D has __traits and mixin(string) code injection. The introspection is shallow and the injection is string-based, which means you are writing code into a string and relying on the compiler to parse it correctly. Java has runtime reflection with heap allocation and no compile-time guarantees. Swift’s typealias is transparent, providing no type distinction at all and no reflection path to generate one.
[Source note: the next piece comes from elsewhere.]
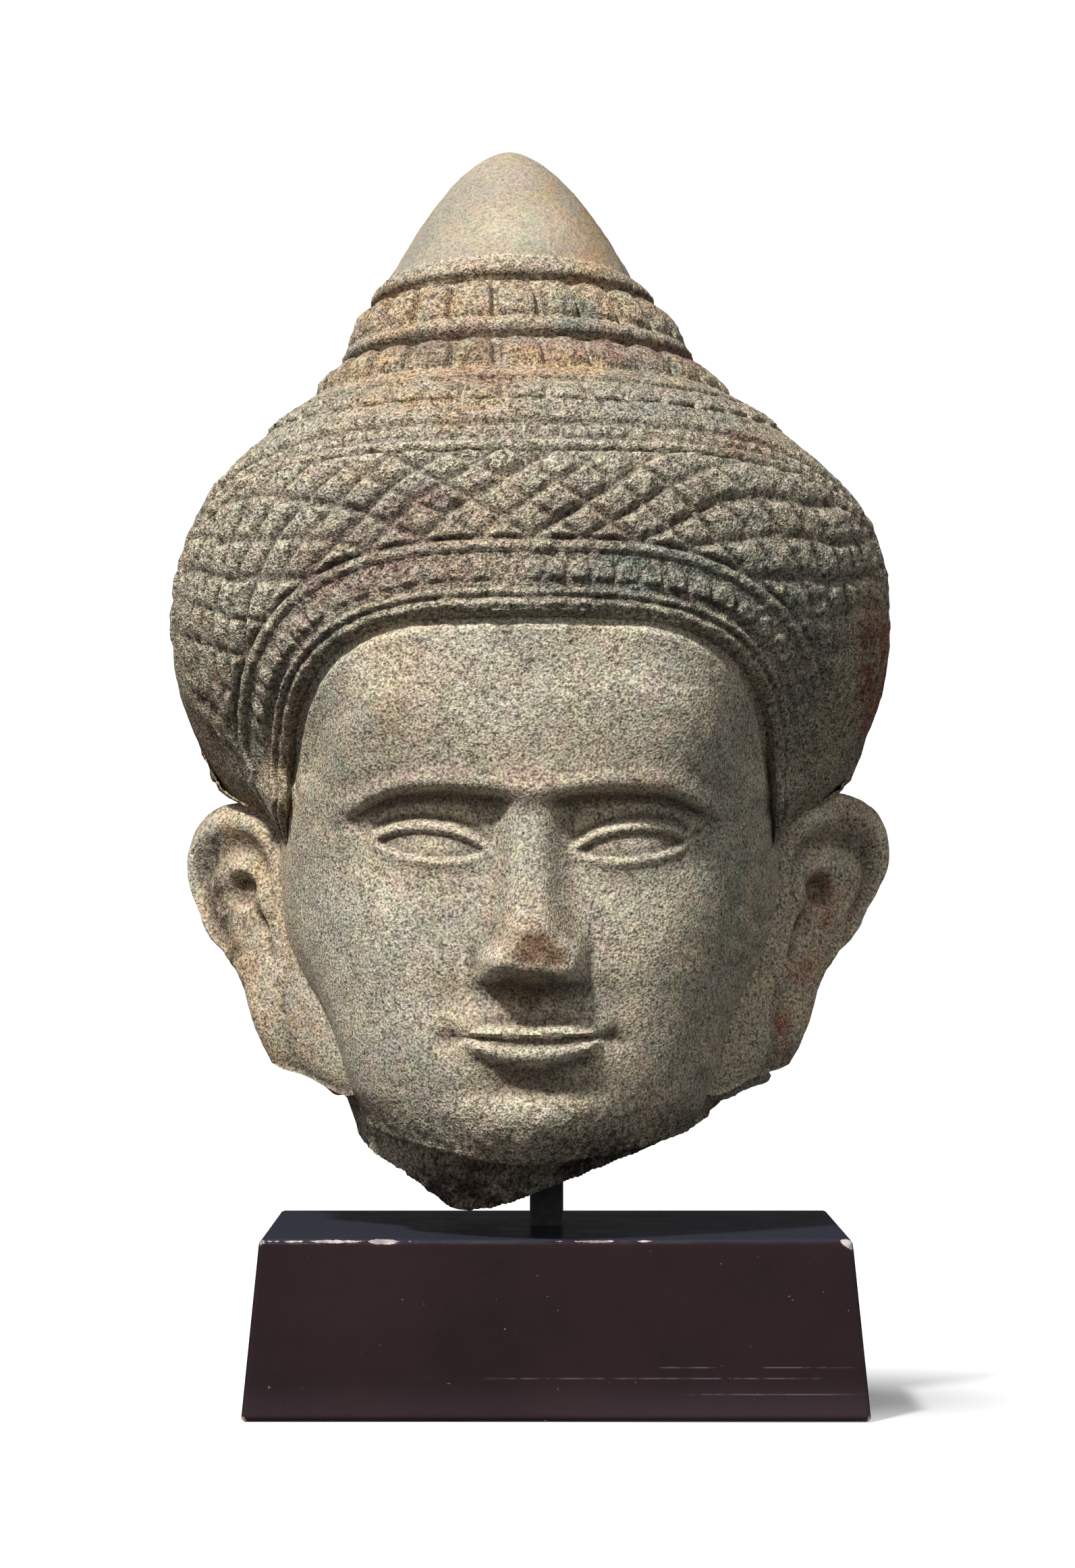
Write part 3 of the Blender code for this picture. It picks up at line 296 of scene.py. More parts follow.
def arch_line(count=801):
    """The opening's edge on the crown, as turn and height, with the length along it from the middle."""
    angle = np.linspace(0, math.pi, 20 * count)
    x = ARCH_HALF_WIDTH * -np.sign(np.cos(angle)) * np.abs(np.cos(angle)) ** (2 / ARCH_SQUARE)
    height = ARCH_FOOT + (ARCH_TOP - ARCH_FOOT) * np.sin(angle) ** (2 / ARCH_SQUARE)
    half_width = crown_half_width(height)
    square = eased(CROWN_FRONT_SQUARE, height)
    share = np.clip(np.abs(x) / half_width, 0, 1)
    ahead = half_width * eased(CROWN_FRONT_SHARE, height) * (1 - share**square) ** (1 / square)
    turn = np.arctan2(x, ahead)
    points = crown_point(turn, height)
    length = np.concatenate([[0], np.cumsum(np.linalg.norm(np.diff(points, axis=0), axis=1))])
    even = np.linspace(0, length[-1], count)
    return np.interp(even, length, turn), np.interp(even, length, height), even - length[-1] / 2


def border_line(count=401):
    """The diadem's outer border on one side, from the front down: turn, height and length along it."""
    angle = np.linspace(0, math.pi / 2, 20 * count)
    turn = BORDER_TURN * np.sin(angle) ** (2 / BORDER_SQUARE)
    height = BORDER_FOOT + (TOP_ROLL - BORDER_FOOT) * np.cos(angle) ** (2 / BORDER_SQUARE)
    points = crown_point(turn, height)
    length = np.concatenate([[0], np.cumsum(np.linalg.norm(np.diff(points, axis=0), axis=1))])
    even = np.linspace(0, length[-1], count)
    return np.interp(even, length, turn), np.interp(even, length, height), even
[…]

Rust’s proc macro system is the closest functional comparison. It can generate strong typedef boilerplate and derive_more does exactly that. But proc macros operate on token streams before type checking; they cannot see that the wrapped type has certain trait implementations and forward only those. They generate code that will then be type-checked, not code informed by type-checking. P2996 runs after the type checker has done its work, which means the generated forwarding code can be precisely correct about what exists on the source type, without the programmer specifying it.
The Near-Term Gap
For production C++ code today, Bloomberg has a Clang fork implementing P2996, and EDG has the most complete implementation. Neither is in a shipping compiler release aimed at general use. GCC and Clang trunk work is ongoing.
In the meantime, NamedType remains the pragmatic choice for the strong typedef problem if you want explicit control over which operations a wrapper supports. If you want automatic forwarding and can tolerate a build-step solution, a stage-1 code generator using a reflection-aware Clang fork is achievable today. The clean in-language solution, where make_strong_typedef just works inside a standard compiler without a separate tooling step, waits on both compiler adoption of P2996 and the eventual resolution of P3294.
The design decision to treat reflections as values rather than types is what makes the eventual solution composable and scalable. That choice, pushed through against fifteen years of accumulated metaprogramming idioms pointing the other direction, is the reason the strong typedef problem becomes solvable without external tooling once P2996 is widely available.